Born and brought up on a farm in McLean County, Illinois, he claimed that the only reason he turned to economics was that plowing was too hard on the feet. Well, farming's loss was economics' gain, and Frank Hyneman Knight's seminal volume, Risk, Uncertainty and Profit, published in 1921, was to show just how great that gain was.
In this major contribution to economic thought, Knight makes an important distinction between insurable and uninsurable risks. According to Knight, profit--earned by the entrepreneur who makes decisions in an uncertain environment--is the entrepreneur's reward for bearing uninsurable risk. Essentially, he was highlighting the distinction between measurable risk and what he terms 'uncertainty'. The world of business, he argued, falls into the realm of this uncertainty, since it deals with "... situations which are far too unique for any sort of statistical tabulation to have any value for guidance. The conception of an objectively measurable probability or chance is simply inapplicable."
What makes Knight's insight so topical is that these ideas are particularly relevant to financial markets, where surprises occur regularly. For years Knight was ignored by the theorists of mainstream financial economics, who either didn't know or didn't care for Knights' belief in "the sheer brute fact that the results of human activity cannot be anticipated". Knight was perhaps over-stating his case, but the theorists who followed him, with their mathematical models of risk management, went to the diametrically opposite position, constructing a mathematically tractable universe in which rational agents can measure and value risk and return, and trade them with confidence.

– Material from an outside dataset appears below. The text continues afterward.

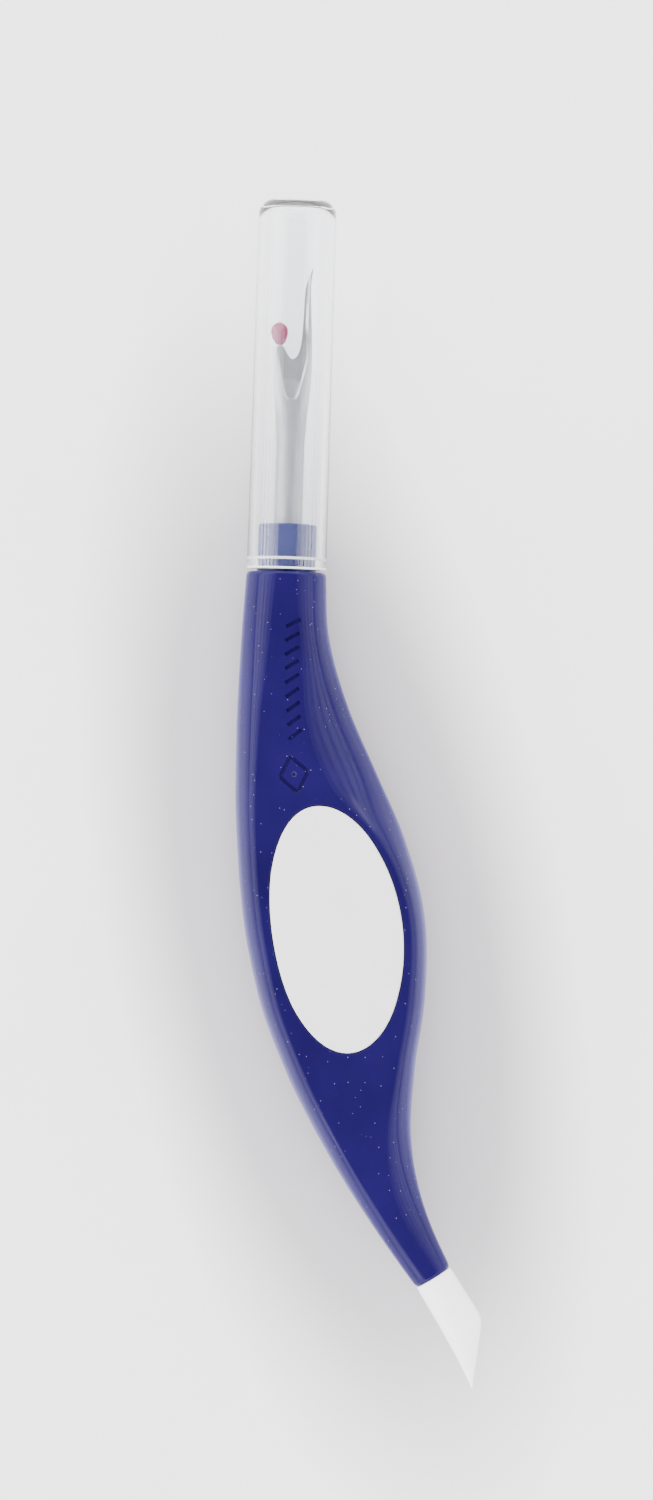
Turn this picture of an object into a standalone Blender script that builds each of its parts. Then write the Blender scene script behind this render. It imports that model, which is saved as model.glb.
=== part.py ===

In this alternative universe, risk can be reduced to statistical variance and forecasts of the future can be encapsulated in measurable probabilities. The implication is that economic agents are indeed rational, or failing that, act 'as if" they are (the famous 'as if" theorem first proposed by Milton Friedman in his 1953 'Essays in Positive Economics'). The other implication is that the financial world is 'ergodic', in the sense of possessing a stable, recurrent underlying structure.
In this alternative universe, all risk is insurable and the collapse of the sub-prime mortgage market shouldn't have been such a big deal. After all, the risk of that happening was insurable, wasn't it? Of course it was, using so-called 'credit default swaps' (CDSs). In this context, these are basically bets (otherwise termed 'private insurance contracts') based on whether people will default on their mortgages. Unlike bookmakers and betting exchanges, those laying the bets were, however, unregulated and investment houses that sold them weren't required to set aside funds sufficient to cover their potential liabilities. At their height, the nominal value of the CDSs was in excess of $63 trillion (63,000 billion dollars!). And when the 'insurance' was called in, the layers just didn't have the money to pay.
Goodbye Bear Stearns, Goodbye Lehman Brothers, Goodbye conventional wisdom.
Could a well-constructed prediction market have predicted all this? I guess it depends who was placing the bets!